Improving Spatial Uncertainty Representation in Sub-seasonal Wind Speed Forecasts Using Quantile Regression, VAE and Diffusion

The uncertainty quantification in sub-seasonal wind speed forecasting is important for risk assessment and decision-making. One way to improve dynamical forecast skills is to regress information from forecasts of large-scale fields to surface fields by a supervised learning model. For such a statistical downscaling approach, Tian et al. (2024) demonstrated that spatially independent stochastic perturbations based on model residuals can improve the representation of ensemble dispersion. However, this method is limited in fully representing complex spatial correlations and maintaining physical consistency across meteorological fields.
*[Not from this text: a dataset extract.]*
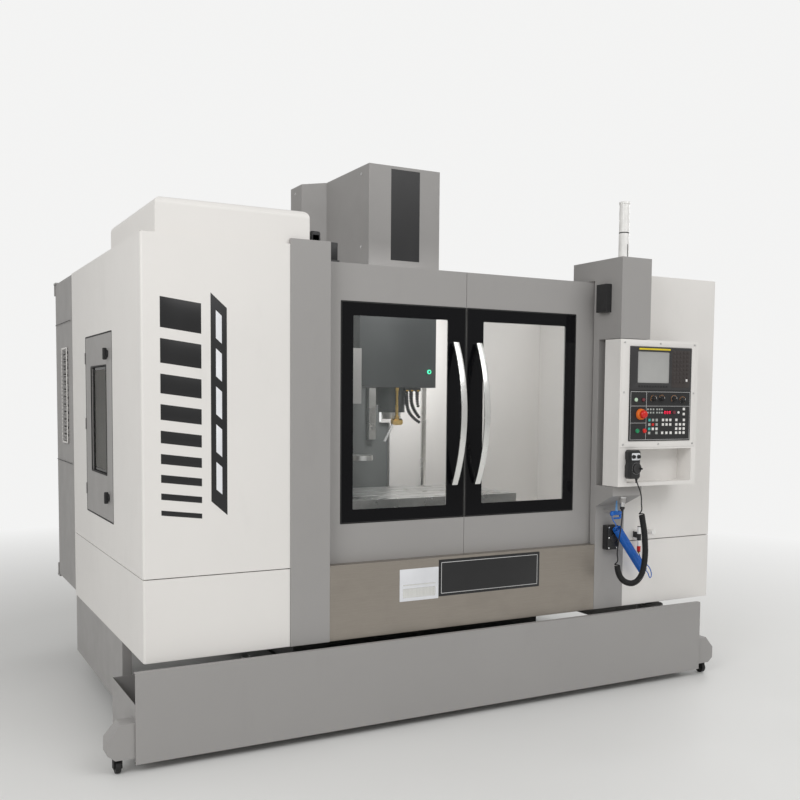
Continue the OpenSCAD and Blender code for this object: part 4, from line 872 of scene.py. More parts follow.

Recent advances in probabilistic deep learning models offer promising new approaches for uncertainty quantification, particularly in capturing spatial dependencies.

 

This study investigates how different statistical downscaling methods can better represent dynamic spatial uncertainty in sub-seasonal ensemble forecasts compared to the independent stochastic perturbation approach. We examine three probabilistic deep learning methods with distinct uncertainty quantification mechanisms: the Quantile Regression for direct modeling of distribution quantiles, the Variational Autoencoders (VAE) for latent space sampling, and the Diffusion model for iterative denoising-based distribution modeling. Our two-stage framework first trains these regression models on the ERA5 reanalysis to establish their capacity for spatial uncertainty representation from the 500hPa geopotential height (Z500) to the surface wind speeds (U100), then applies these probabilistic models to the ECMWF Z500 hindcasts to regress U100 ensembles.

 

Comprehensive verification reveals distinct characteristics of each method. First, in terms of grid point-wise metrics (the MSE and the CRPS), all these probabilistic methods achieve comparable forecasting skills to independent stochastic perturbations, despite their different approaches to uncertainty representation. Second, spatial structure analysis through Empirical Orthogonal Functions (EOF) analysis and zonal energy spectra demonstrates notable differences: while all methods effectively capture large- and medium-scale features, they differ significantly in representing small-scale spatial correlations. The grid-independent nature of independent stochastic perturbations leads to over-representation of small-scale variations, whereas the Diffusion model shows superior performance across all spatial scales. The Quantile Regression and the VAE show relatively limited skill in capturing small-scale spatial features. These findings suggest that probabilistic downscaling methods, particularly the Diffusion model, can better reconstruct spatial characteristics while maintaining comparable forecasting skills.

 

Our results indicate that probabilistic downscaling methods can provide more realistic representations of spatial uncertainty compared to the independent stochastic approach, particularly in reconstructing spatial correlations and maintaining physical consistency. This study advances our understanding of how deep learning methods can improve uncertainty quantification in sub-seasonal forecasting.

 

Tian, Ganglin, et al. "Improving sub-seasonal wind-speed forecasts in Europe with a non-linear model." arXiv preprint arXiv:2411.19077 (2024).